There was a knock at the front door this morning and I opened it to be greeted (by name) by one of the candidates standing in our local by-election. He was friendly, seemingly genuine and personable. He asked who I would be voting for in the upcoming election and I answered truthfully that I was likely to vote for an opposition candidate. He proceeded to explain that he is (and always has been) local to the area and he made a few other attempts at turning my vote. I know the visit was purely tactical but I was rather impressed. In fact, I was so impressed that this evening I did something I have never done before; I researched each and every candidate who is standing in the election.
Regular readers of this blog will be aware of my recent interest in politics and the decisions politicians make that affect people here in the UK as well as those globally. For this reason I have made it a priority to learn as much as I can about the issues that matter. So, what better way to put my newly acquired interest into practice than by starting at the grassroots level? If I am totally honest, my voting in the past has always been mostly uninformed and even occasionally superficial (‘He has a serious haircut. It must mean he is a serious politician.’). At the risk of repeating much of the same information as week #31 I will keep this post short and sweet.

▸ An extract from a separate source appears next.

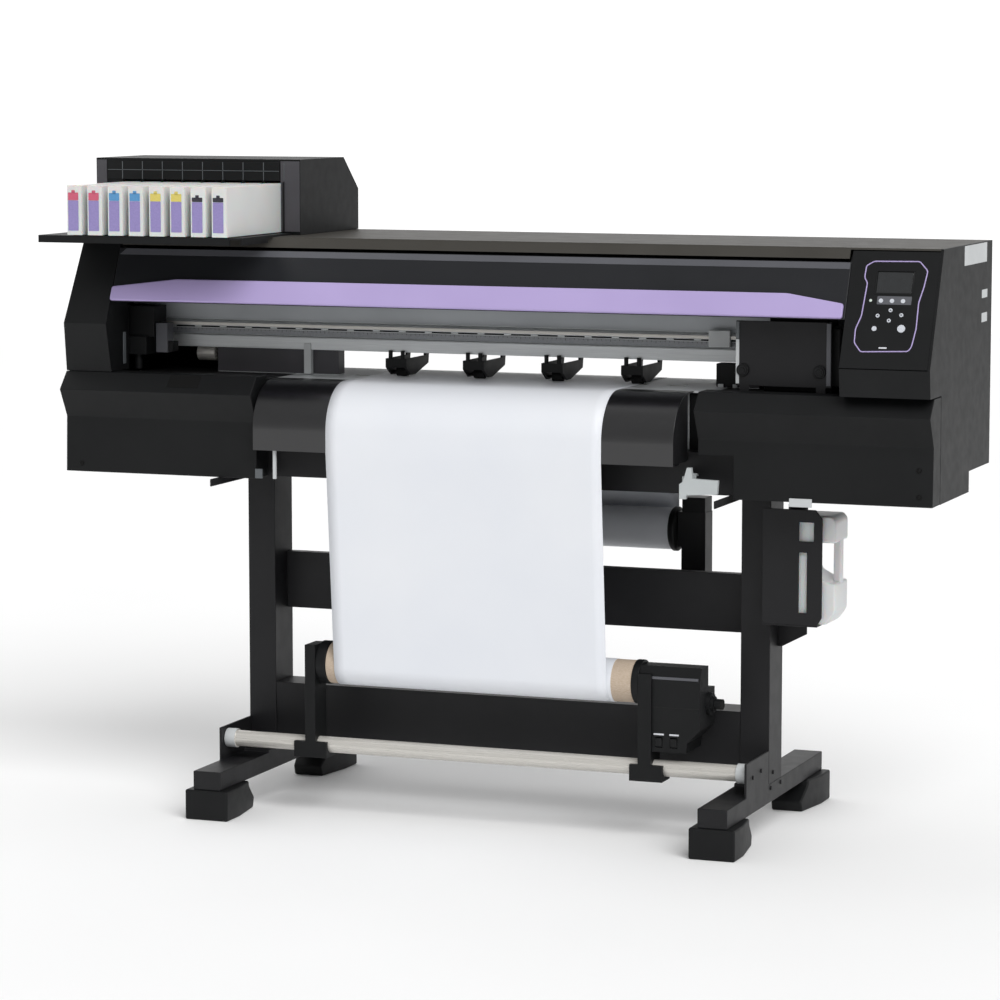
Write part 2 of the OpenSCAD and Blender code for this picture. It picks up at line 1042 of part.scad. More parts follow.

Something that really stuck with me from the Global Poverty Ambassador training weekend was the idea of getting to know your local politicians because you never know what sort of influence they might have in time. Yes, right now the biggest battle the local councillor will face is whether or not the opening of Tesco will mean the commencement of the High Street’s demise. But you never know what sort of decisions they will have to make in the future. That is why I have decided to vote for someone whose values I respect rather than just vote for someone because they are from a particular party. I know it is not a ‘politically correct’ way to vote but sometimes we need to turn things on their head to really start making a difference. I have come to realise that my vote counts – not just for myself but for the millions of people around the world who are not privileged enough to have a say about the circumstances in which they find themselves. And that is why my vote matters.